The species is mainly South African, occurring from the coastal fynbos in the region of the Cape Peninsula in the west, along the south coast and north into tropical East Africa.

==Reproduction and ecology==
O. compressa is a tough and adaptable plant. It can withstand frost, heat and winds. It grows fast and survives in poor, sandy soils, even in coastal dunes, where it may play a significant role as a windbreak and in binding sand. Being monoecious, and with bisexual flowers, and both cross-pollinating and self-fertile, the species produces fertile seeds prolifically. It begins to bear fruit when quite young, and it seeds plentifully practically throughout the year. The fruit attracts a range of birds and mammals that spread the seed effectively.

Like many members of the family Santalaceae, it exploits a facultative hemiparasitic ecological strategy to supplement its nutrient supplies, especially in dry conditions or poor soils. Its roots form haustoria that tap into the roots of nearby plants and extract their sap. Although these plants can grow without a host, this habit helps them to flourish in relatively poor coastal sands, and they need hosts if they are to grow at their best. In this respect, O. compressa resembles some other hemiparasites in related families such as Nuytsia floribunda in the Loranthaceae.

Being parasitic does not protect O. compressa from other parasites; several species of mistletoe in the genus Viscum (currently recognised as members of the same family as Osyris) often parasitise its branches. Also, given it is a root parasite, it in turn may be host to another root parasite in the same family, Thesidium fragile, and possibly related species. It is not clear which, if either, of these rival root parasites benefits from the other when their roots meet.
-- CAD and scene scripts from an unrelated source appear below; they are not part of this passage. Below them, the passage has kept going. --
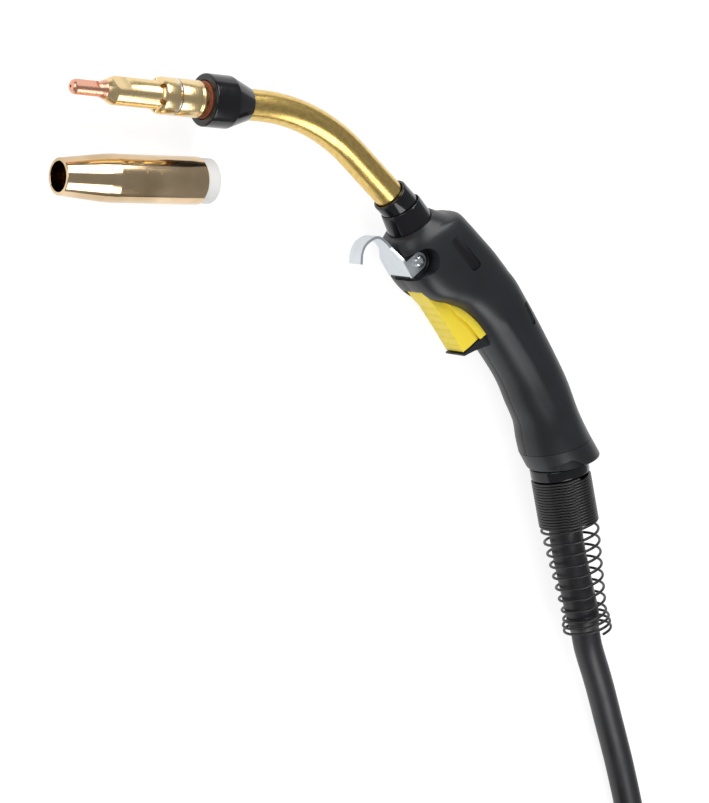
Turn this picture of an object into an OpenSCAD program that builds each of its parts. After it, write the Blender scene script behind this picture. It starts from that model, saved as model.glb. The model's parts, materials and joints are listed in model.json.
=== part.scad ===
// MIG welding torch with gooseneck, pistol trigger handle, cable and central connector.
// The torch lies on its side. Its plane of symmetry is level, and the nozzle lies beside it.

/* [Neck] */
// Angle of the main bend of the neck, degrees
neck_angle = 36.5; // [30:0.5:45]
// Radius of the main bend, on the centre line
neck_bend_r = 104; // [90:1:120]
// Straight length of the neck between the main bend and the handle bend
neck_len = 39.6; // [38:0.2:60]
// Outer diameter of the brass neck tube
neck_d = 16.8; // [16:0.2:18]
// Wall of the brass neck tube
neck_wall = 1.2; // [0.8:0.1:1.6]
// Outer diameter of the copper conductor inside the neck
conductor_d = 11.6; // [9:0.2:12]
// Bore of the copper conductor
conductor_bore = 6; // [5:0.5:7]
// Angle between the neck and the handle, degrees
handle_angle = 13.5; // [8:0.5:16]

/* [Head] */
// From the crossing of the head and neck axes to the front face of the insulator
head_len = 70.8; // [66:0.2:90]
// Outer diameter of the black neck insulator
insulator_d = 28; // [26:0.5:32]
// Length of the black neck insulator
insulator_len = 27.2; // [24:0.2:32]
// Length of the gas diffuser in front of the insulator
diffuser_len = 57.8; // [54:0.2:64]
// Outer diameter of the rear barrel of the diffuser
diffuser_rear_d = 19.6; // [18:0.2:22]
// Outer diameter of the front barrel of the diffuser
diffuser_front_d = 15; // [13:0.2:16]
// Diameter of the six gas holes
gas_hole_d = 2.6; // [1.6:0.1:3]
// Diameter of the contact tip
tip_d = 8; // [6:0.2:9]
// Length of the contact tip that stands in front of the diffuser
tip_len = 22.2; // [20:0.1:30]
// Bore of the contact tip for the welding wire
wire_bore_d = 1.4; // [0.8:0.1:2]

/* [Nozzle] */
// Outer diameter of the nozzle body
nozzle_d = 25.4; // [24:0.2:28]
// Bore of the nozzle mouth
nozzle_bore = 15.9; // [12:0.1:19]
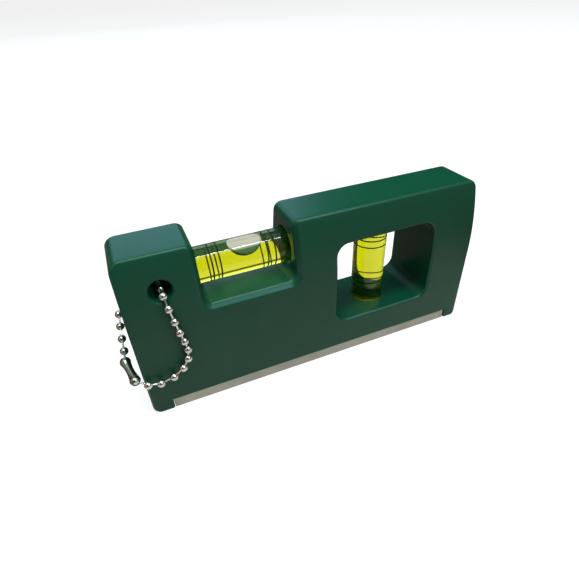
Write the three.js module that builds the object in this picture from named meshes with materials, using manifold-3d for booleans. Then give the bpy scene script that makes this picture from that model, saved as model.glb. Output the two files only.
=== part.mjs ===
// Mini spirit level with a main vial, a plumb vial, a base strip and a ball chain. Millimetres, +Z up.
// X runs along the level, -Y is the front, and the origin is the middle of the base.
import * as THREE from "three";
import { mergeVertices } from "three/addons/utils/BufferGeometryUtils.js";
import Module from "manifold-3d";

const wasm = await Module();
wasm.setup();

// Body: overall size and the section that thins towards the top edge
const body_length = 100;
const body_height = 46.5;
const base_thickness = 19.5;
const top_thickness = 13.2;
const straight_side_height = 25.7;
const body_end_edge_radius = 0.8;
const body_top_edge_radius = 0.6;
const top_left_radius = 3;
const top_right_radius = 2.3;
const bottom_left_radius = 2.3;
const bottom_right_radius = 1.4;

// Notch for the main vial
const post_length = 19.05;
const notch_length = 24.4;
const notch_floor_height = 30.6;
const notch_top_radius = 2.2;
const notch_floor_radius = 2.2;
const notch_front_edge_radius = 1.6;
const notch_back_edge_radius = 0.9;

// Window for the plumb vial
const window_start = 55.1;
const window_length = 31;
const window_sill_height = 12.5;
const window_height = 24.95;
const window_corner_radius = 3.6;
const window_front_edge_radius = 0.7;
const window_back_edge_radius = 0.4;

// Chain hole through the post
const hole_setback = 9.65;
const hole_height = 37.6;
const hole_diameter = 5.4;
const hole_edge_radius = 0.4;

// Base strip between the two feet
const strip_start = 5.6;
const strip_length = 89.8;
const strip_height = 3.45;
const strip_side_setback = 0.25;
const strip_edge_chamfer = 0.3;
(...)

Being a densely leaved shrub with plentiful, if inconspicuous, flowers and edible fruit, O. compressa is of importance as a shelter and food plant for many animals. Of these probably the best-known is the butterfly Mylothris agathina, a member of the family Pieridae.

==Cultivation==
This plant is popular in coastal gardens as an ornamental. It grows in coastal dunes and because of its vigorous and compact growth habit, it can be shaped into a dense hedge. It also produces attractive multicoloured berries throughout the year that are ornamental and attract frugivorous birds.
Osyris compressa has been grown in programs to stabilize coastal dunes.

The leaves and bark used to be valued for tanning. The wood is high-quality and fine-grained, but the plant seldom produces trunks or limbs large enough for most uses. Although not much active cultivation of the plant occurs, it seems to be of interest as a source of incense and essential oil in much the same way as sandalwood.

The flesh of the berries is edible and formed part of the diet of the local Khoikhoi, both fresh and preserved as the dried pulp. It shows little promise as a popular fruit for westerners, however, having a "tingly sour taste", according to some reports. Others however describe it as "plum-like", and the Afrikaans name pruimbos means "plum bush". An extract from the boiled bark has been used to flavour tea.

Osyris compressa can be propagated by seed.